So, with the 1054z: (assuming the ASICS are timed right)
on one channel, then 1/5th of 1 Gs/s is 200Mhz.
on two channels then then 1/5 of 500 Ms/s is 100 Mhz.
On four channels, then 1/5th of 250 Ms/s is  50 Mhz. 

Exactly this!

This is why the DS1054Z is a terrific 50Mhz scope, but a mediocre 100Mhz scope in some conditions. I mentioned this in my very first EEVBLOG posting!

   https://www.eevblog.com/forum/testgear/scope-purchase/msg1396934/#msg1396934

Nyquist says you only need 2 samples to reproduce a sine wave, however it you already KNOW it's a sine wave, you don't really need a scope do you?  All you need it a frequency counter and voltmeter.
Most name-brand scopes seem to use a minimum sample rate of 1/5 the stated analog bandwidth. By this yardstick the 1054Z goes downhill above 50Mhz on 4 channels.

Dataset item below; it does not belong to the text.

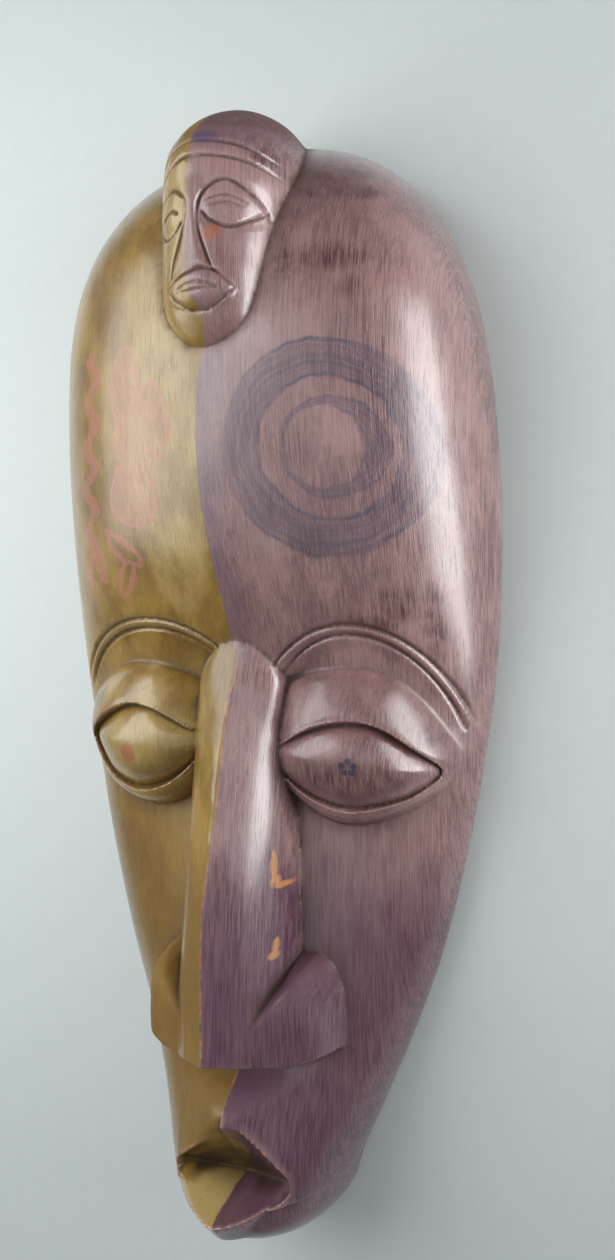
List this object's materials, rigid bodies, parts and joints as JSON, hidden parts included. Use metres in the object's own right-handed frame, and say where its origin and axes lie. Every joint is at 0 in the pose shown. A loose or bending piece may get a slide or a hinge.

Note that for "above 50Mhz" I'm really referring to rise-times. For non-sine input, the max freq. you can see reliably will depend on the rise/fall times in your signal, how far you are below the stated max bandwidth, and how far above it the scope can actually see. In any case, having too slow a sample rate will lead to missing bits and/or aliasing. It would have been nice if Rigol had included a 50Mhz bandwidth limit option (the hardware is obviously there) to use when running 4 channels.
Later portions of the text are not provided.